[Aim]
Each entry should be quoted word for word, including every mark of punctuation.

[Dataset extract]
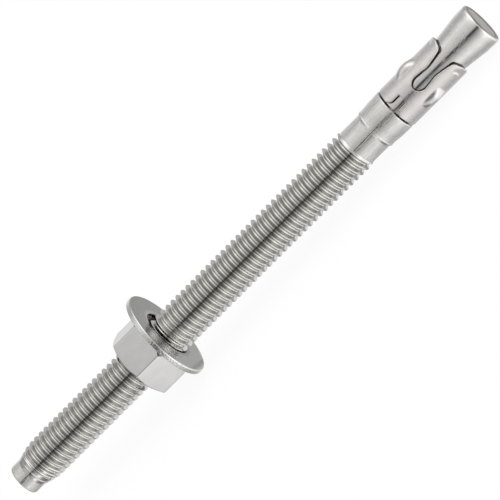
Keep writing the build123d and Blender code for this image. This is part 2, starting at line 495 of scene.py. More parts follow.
@dataclass(frozen=True)
class Steel:
    """A bare stainless-steel surface, with its fine lines, its unevenness, and its soil and painted
    shade.
    """

    name: str
    colour: Colour
    soil_and_shade: Colour                    # the filter that soil and painted shade lay over the colour
    roughness: float
    grain: Grain = Grain.EVEN
    grain_pitch: float = 0.12       # between fine lines
    grain_stretch: float = 40.0     # how many pitches long they are, where they have a way
    grain_depth: float = 0.0006
    ripple_pitch: float = 2.6       # between slow swells
    ripple_across: float = 0.7      # their width, as a share of that
    ripple_depth: float = 0.004
    mottle: float = 0.03            # share of the colour that drifts from place to place
    mottle_size: tuple[float, float] = (3.1, 2.3)
    line_shade: float = 0.07        # how much darker the lines' floors are
    line_gloss: float = 0.10        # how far the roughness follows the lines
    patch_gloss: float = 0.12       # and how far it drifts in patches
    patch_size: float = 0.9
    matt_roughness: float = 0.62    # of the fine matt streaks between the burnished ones
    matt_level: float = 0.0         # 0 for none of them, 0.5 for half and half

    def build(self, axis: AnchorAxis) -> bpy.types.Material:
        """Make the material.

        Args:
            axis: The axis of the piece that it is for.

        Returns:
            The material.
        """
        steel = bpy.data.materials.new(self.name)
        steel.use_nodes = True
        sheet = NodeSheet(steel.node_tree)
        at = Surface.on(sheet, axis)
        lines = self.lines(at)
        relief = sheet.node("ShaderNodeBump", None, {
            "Strength": 1.0, "Distance": MM, "Height": self.height(at, lines)})
        shader = sheet.node("ShaderNodeBsdfPrincipled", None, {
            "Base Color": self.shade(at, lines), "Metallic": 1.0,
            "Roughness": self.rough(at, lines), "Normal": relief})
        sheet.node("ShaderNodeOutputMaterial", None, {"Surface": shader})
        return steel

    def shade(self, at: Surface, lines: Wire) -> Wire:
        """The colour, with its drift, its lines, and its soil and painted shade.

        Args:
            at: A point of the surface.
            lines: The fine lines there.

        Returns:
            The colour there.
        """
        drift = at.noise(Pattern.DRIFT, *self.mottle_size, detail=3.0)
        colour = at.sheet.blend(
            drift.between(0.3, 0.7), self.toned(-self.mottle), self.toned(self.mottle))
        colour = at.sheet.tint(colour, (1 - self.line_shade,) * 3, lines.between(0.62, 0.35))
        # painted shade and soil, laid on by each steel's own mask
        return at.sheet.tint(colour, self.soil_and_shade, self.shade_and_soil(at))

    def rough(self, at: Surface, lines: Wire) -> Wire:
        """The roughness, with its lines, its patches and its matt streaks.

        Args:
            at: A point of the surface.
            lines: The fine lines there.

        Returns:
            The roughness there.
        """
        patches = at.noise(Pattern.PATCHES, self.patch_size, self.patch_size)
        plain = (self.sheen(at) + (lines - 0.5) * self.line_gloss
                 + (patches - 0.5) * self.patch_gloss)
        streak = (lines + (self.matted(at) - 0.5) * 0.5).between(0.47, 0.53)
        return plain + streak * (self.matt_roughness - plain)

    def height(self, at: Surface, lines: Wire) -> Wire:
        """The fine relief: lines, ripples and marks of the making.

        Args:
            at: A point of the surface.
            lines: The fine lines there.

        Returns:
            The height there, in millimetres.
        """
        ripples = at.noise(
            Pattern.RIPPLES, self.ripple_pitch, self.ripple_pitch * self.ripple_across)
        return lines * self.grain_depth + ripples * self.ripple_depth + self.relief(at)

    def toned(self, change: float) -> Colour:
        """The steel's colour made lighter or darker by a share."""
        red, green, blue = (channel * (1 + change) for channel in self.colour)
        return red, green, blue

    def lines(self, at: Surface) -> Wire:
        """The fine lines that rolling, drawing or tumbling left.

        Args:
            at: A point of the surface.

        Returns:
            Noise around 0.5.
        """
        stretch = {Grain.LENGTHWISE: self.grain_stretch, Grain.EVEN: 1.0}[self.grain]
        return at.noise(
            Pattern.LINES, self.grain_pitch * stretch, self.grain_pitch, detail=3.0)

    def sheen(self, at: Surface) -> Value:
        """The roughness before the lines and the wear are added."""
        return self.roughness

    def matted(self, at: Surface) -> Value:
        """How much of the surface is matt streaks: 0 for none, 0.5 for half."""
        return self.matt_level

    def shade_and_soil(self, at: Surface) -> Value:
        """Where soil and painted shade darken the colour, from 0 to 1."""
        return 0.0

    def relief(self, at: Surface) -> Value:
        """Marks of the making that stand proud or sunk, in millimetres."""
        return 0.0


@dataclass(frozen=True)
class StudSteel(Steel):
    """The stud's steel: painted shade in the thread's grooves and on the head's face, drawn on the
    shank and burnished on the head.
    """

    groove_top: float = 6.05
    groove_floor: float = 5.25
    # Painted shade down in the thread's grooves
    groove_shade: float = 0.21
    thread_rear: tuple[float, float] = (6.0, 8.0)   # where the rolled finish sets in
    thread_front: float = 131.0
    neck_rear: float = 145.6
    head_rear: float = 173.6
    point_front: float = 3.6
    recess: tuple[float, float] = (177.2, 5.0)      # its floor's station, and its radius
    edge_shade: float = 0.13         # painted shade on the head's rounded edge
    rim_shade: float = 0.47          # how much more painted shade on the flat rim round the recess
    rolled: float = 0.03            # how much smoother the thread is
    die_marks: float = 0.45         # depth of those in the recess
    # Of the point, the thread, the shank, the neck, the head and the floor of the recess
    matt_levels: tuple[float, ...] = (0.5, 0.12, 0.48, 0.30, 0.0, 0.7)

    def sheen(self, at: Surface) -> Value:
        """Smoother on the rolled thread."""
        thread = at.station.between(self.thread_front + 0.2, self.thread_front - 0.2)
        return self.roughness - thread * at.station.between(*self.thread_rear) * self.rolled

    def matted(self, at: Surface) -> Value:
        """The matt streaks along the stud: point, thread, shank, neck, head and recess.

        Args:
            at: A point of the surface.

        Returns:
            Their share there.
        """
        starts = (self.point_front, self.thread_front, self.neck_rear, self.head_rear)
        share: Value = self.matt_levels[0]
        for start, before, level in zip(starts, self.matt_levels, self.matt_levels[1:]):
            share = at.station.between(start - 0.15, start + 0.15) * (level - before) + share
        station, radius = self.recess
        within = at.radius.between(radius, radius - 0.2) * at.station.between(
            station - 0.1, station + 0.1)
        return share + within * (self.matt_levels[-1] - self.matt_levels[-2])

    def relief(self, at: Surface) -> Value:
        """The unevenness that the die left on the floor of the recess.

        Args:
            at: A point of the surface.

        Returns:
            The height there, in millimetres.
        """
        station, radius = self.recess
        floor = at.radius.between(radius, radius - 0.3) * at.station.between(
            station - 0.1, station + 0.1)
        return floor * at.noise(Pattern.DIE_MARKS, 0.7, 0.7, detail=3.0) * self.die_marks

    def shade_and_soil(self, at: Surface) -> Value:
        """Painted shade down in the grooves, and on the head's edge and the flat rim round the
        recess.

        Args:
            at: A point of the surface.

        Returns:
            Its share there.
        """
        groove = at.radius.between(self.groove_top, self.groove_floor)
        thread = at.station.between(self.thread_front + 0.4, self.thread_front - 0.8)
        tail = at.station.between(5.5, 9.0)
        station, radius = self.recess
        rim = at.station.between(station + 0.3, station + 0.45) * at.radius.between(
            radius - 0.55, radius - 0.4)
        inner = at.radius.between(radius + 0.9, radius + 0.55)
        # painted shade: in the thread's grooves, on the head's edge and on its flat rim
        return groove * thread * tail * self.groove_shade + rim * (
            inner * self.rim_shade + self.edge_shade)


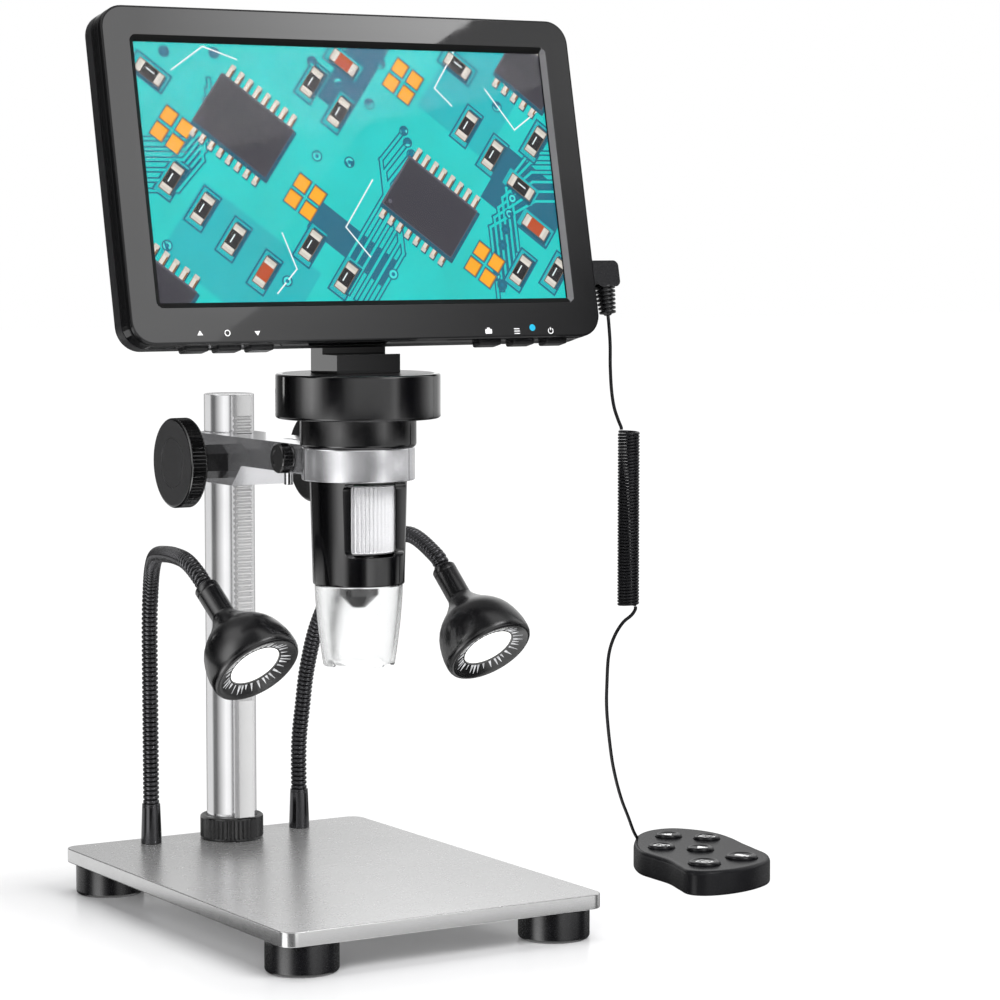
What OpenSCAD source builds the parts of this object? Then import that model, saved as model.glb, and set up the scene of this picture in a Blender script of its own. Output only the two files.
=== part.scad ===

[Output for this task]
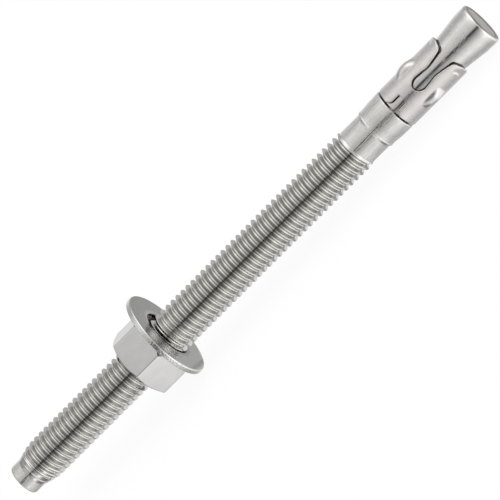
Keep writing the build123d and Blender code for this image. This is part 2, starting at line 495 of scene.py. More parts follow.
@dataclass(frozen=True)
class Steel:
    """A bare stainless-steel surface, with its fine lines, its unevenness, and its soil and painted
    shade.
    """

    name: str
    colour: Colour
    soil_and_shade: Colour                    # the filter that soil and painted shade lay over the colour
    roughness: float
    grain: Grain = Grain.EVEN
    grain_pitch: float = 0.12       # between fine lines
    grain_stretch: float = 40.0     # how many pitches long they are, where they have a way
    grain_depth: float = 0.0006
    ripple_pitch: float = 2.6       # between slow swells
    ripple_across: float = 0.7      # their width, as a share of that
    ripple_depth: float = 0.004
    mottle: float = 0.03            # share of the colour that drifts from place to place
    mottle_size: tuple[float, float] = (3.1, 2.3)
    line_shade: float = 0.07        # how much darker the lines' floors are
    line_gloss: float = 0.10        # how far the roughness follows the lines
    patch_gloss: float = 0.12       # and how far it drifts in patches
    patch_size: float = 0.9
    matt_roughness: float = 0.62    # of the fine matt streaks between the burnished ones
    matt_level: float = 0.0         # 0 for none of them, 0.5 for half and half

    def build(self, axis: AnchorAxis) -> bpy.types.Material:
        """Make the material.

        Args:
            axis: The axis of the piece that it is for.

        Returns:
            The material.
        """
        steel = bpy.data.materials.new(self.name)
        steel.use_nodes = True
        sheet = NodeSheet(steel.node_tree)
        at = Surface.on(sheet, axis)
        lines = self.lines(at)
        relief = sheet.node("ShaderNodeBump", None, {
            "Strength": 1.0, "Distance": MM, "Height": self.height(at, lines)})
        shader = sheet.node("ShaderNodeBsdfPrincipled", None, {
            "Base Color": self.shade(at, lines), "Metallic": 1.0,
            "Roughness": self.rough(at, lines), "Normal": relief})
        sheet.node("ShaderNodeOutputMaterial", None, {"Surface": shader})
        return steel

    def shade(self, at: Surface, lines: Wire) -> Wire:
        """The colour, with its drift, its lines, and its soil and painted shade.

        Args:
            at: A point of the surface.
            lines: The fine lines there.

        Returns:
            The colour there.
        """
        drift = at.noise(Pattern.DRIFT, *self.mottle_size, detail=3.0)
        colour = at.sheet.blend(
            drift.between(0.3, 0.7), self.toned(-self.mottle), self.toned(self.mottle))
        colour = at.sheet.tint(colour, (1 - self.line_shade,) * 3, lines.between(0.62, 0.35))
        # painted shade and soil, laid on by each steel's own mask
        return at.sheet.tint(colour, self.soil_and_shade, self.shade_and_soil(at))

    def rough(self, at: Surface, lines: Wire) -> Wire:
        """The roughness, with its lines, its patches and its matt streaks.

        Args:
            at: A point of the surface.
            lines: The fine lines there.

        Returns:
            The roughness there.
        """
        patches = at.noise(Pattern.PATCHES, self.patch_size, self.patch_size)
        plain = (self.sheen(at) + (lines - 0.5) * self.line_gloss
                 + (patches - 0.5) * self.patch_gloss)
        streak = (lines + (self.matted(at) - 0.5) * 0.5).between(0.47, 0.53)
        return plain + streak * (self.matt_roughness - plain)

    def height(self, at: Surface, lines: Wire) -> Wire:
        """The fine relief: lines, ripples and marks of the making.

        Args:
            at: A point of the surface.
            lines: The fine lines there.

        Returns:
            The height there, in millimetres.
        """
        ripples = at.noise(
            Pattern.RIPPLES, self.ripple_pitch, self.ripple_pitch * self.ripple_across)
        return lines * self.grain_depth + ripples * self.ripple_depth + self.relief(at)

    def toned(self, change: float) -> Colour:
        """The steel's colour made lighter or darker by a share."""
        red, green, blue = (channel * (1 + change) for channel in self.colour)
        return red, green, blue

    def lines(self, at: Surface) -> Wire:
        """The fine lines that rolling, drawing or tumbling left.

        Args:
            at: A point of the surface.

        Returns:
            Noise around 0.5.
        """
        stretch = {Grain.LENGTHWISE: self.grain_stretch, Grain.EVEN: 1.0}[self.grain]
        return at.noise(
            Pattern.LINES, self.grain_pitch * stretch, self.grain_pitch, detail=3.0)

    def sheen(self, at: Surface) -> Value:
        """The roughness before the lines and the wear are added."""
        return self.roughness

    def matted(self, at: Surface) -> Value:
        """How much of the surface is matt streaks: 0 for none, 0.5 for half."""
        return self.matt_level

    def shade_and_soil(self, at: Surface) -> Value:
        """Where soil and painted shade darken the colour, from 0 to 1."""
        return 0.0

    def relief(self, at: Surface) -> Value:
        """Marks of the making that stand proud or sunk, in millimetres."""
        return 0.0


@dataclass(frozen=True)
class StudSteel(Steel):
    """The stud's steel: painted shade in the thread's grooves and on the head's face, drawn on the
    shank and burnished on the head.
    """

    groove_top: float = 6.05
    groove_floor: float = 5.25
    # Painted shade down in the thread's grooves
    groove_shade: float = 0.21
    thread_rear: tuple[float, float] = (6.0, 8.0)   # where the rolled finish sets in
    thread_front: float = 131.0
    neck_rear: float = 145.6
    head_rear: float = 173.6
    point_front: float = 3.6
    recess: tuple[float, float] = (177.2, 5.0)      # its floor's station, and its radius
    edge_shade: float = 0.13         # painted shade on the head's rounded edge
    rim_shade: float = 0.47          # how much more painted shade on the flat rim round the recess
    rolled: float = 0.03            # how much smoother the thread is
    die_marks: float = 0.45         # depth of those in the recess
    # Of the point, the thread, the shank, the neck, the head and the floor of the recess
    matt_levels: tuple[float, ...] = (0.5, 0.12, 0.48, 0.30, 0.0, 0.7)

    def sheen(self, at: Surface) -> Value:
        """Smoother on the rolled thread."""
        thread = at.station.between(self.thread_front + 0.2, self.thread_front - 0.2)
        return self.roughness - thread * at.station.between(*self.thread_rear) * self.rolled

    def matted(self, at: Surface) -> Value:
        """The matt streaks along the stud: point, thread, shank, neck, head and recess.

        Args:
            at: A point of the surface.

        Returns:
            Their share there.
        """
        starts = (self.point_front, self.thread_front, self.neck_rear, self.head_rear)
        share: Value = self.matt_levels[0]
        for start, before, level in zip(starts, self.matt_levels, self.matt_levels[1:]):
            share = at.station.between(start - 0.15, start + 0.15) * (level - before) + share
        station, radius = self.recess
        within = at.radius.between(radius, radius - 0.2) * at.station.between(
            station - 0.1, station + 0.1)
        return share + within * (self.matt_levels[-1] - self.matt_levels[-2])

    def relief(self, at: Surface) -> Value:
        """The unevenness that the die left on the floor of the recess.

        Args:
            at: A point of the surface.

        Returns:
            The height there, in millimetres.
        """
        station, radius = self.recess
        floor = at.radius.between(radius, radius - 0.3) * at.station.between(
            station - 0.1, station + 0.1)
        return floor * at.noise(Pattern.DIE_MARKS, 0.7, 0.7, detail=3.0) * self.die_marks

    def shade_and_soil(self, at: Surface) -> Value:
        """Painted shade down in the grooves, and on the head's edge and the flat rim round the
        recess.

        Args:
            at: A point of the surface.

        Returns:
            Its share there.
        """
        groove = at.radius.between(self.groove_top, self.groove_floor)
        thread = at.station.between(self.thread_front + 0.4, self.thread_front - 0.8)
        tail = at.station.between(5.5, 9.0)
        station, radius = self.recess
        rim = at.station.between(station + 0.3, station + 0.45) * at.radius.between(
            radius - 0.55, radius - 0.4)
        inner = at.radius.between(radius + 0.9, radius + 0.55)
        # painted shade: in the thread's grooves, on the head's edge and on its flat rim
        return groove * thread * tail * self.groove_shade + rim * (
            inner * self.rim_shade + self.edge_shade)


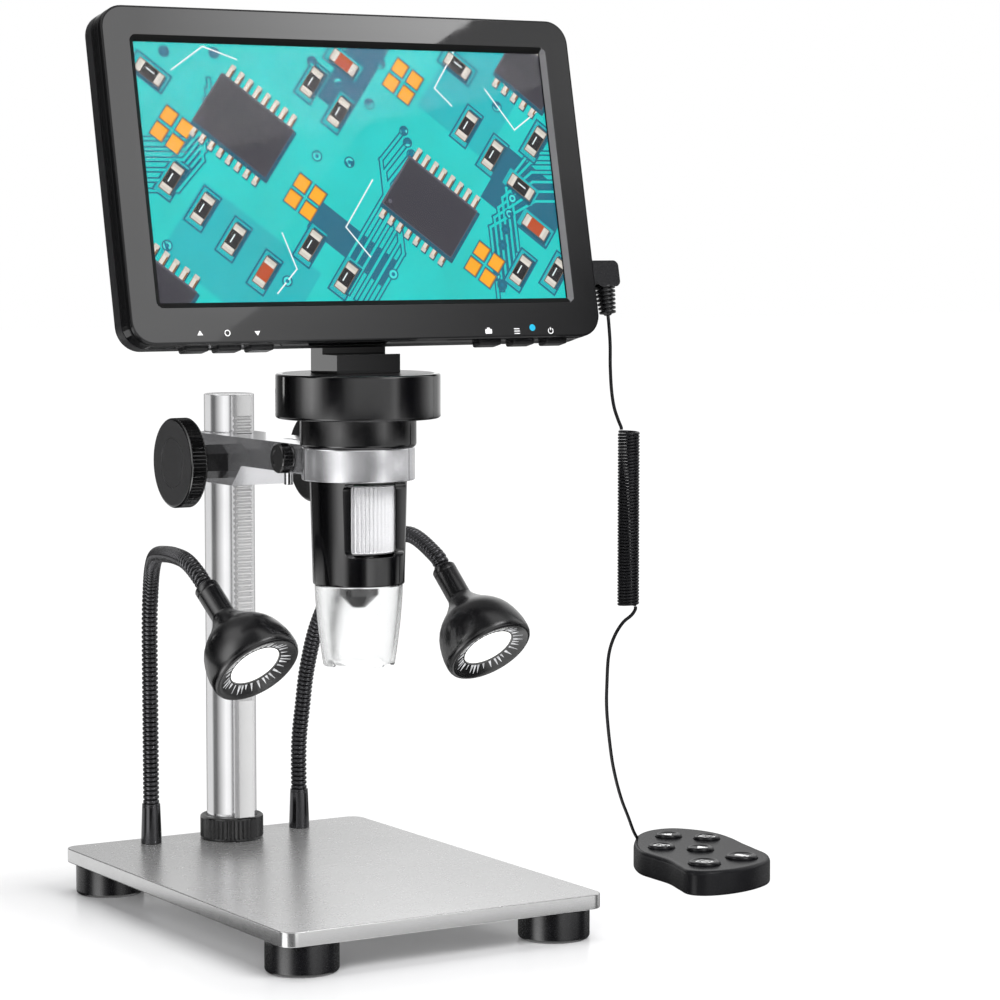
What OpenSCAD source builds the parts of this object? Then import that model, saved as model.glb, and set up the scene of this picture in a Blender script of its own. Output only the two files.
=== part.scad ===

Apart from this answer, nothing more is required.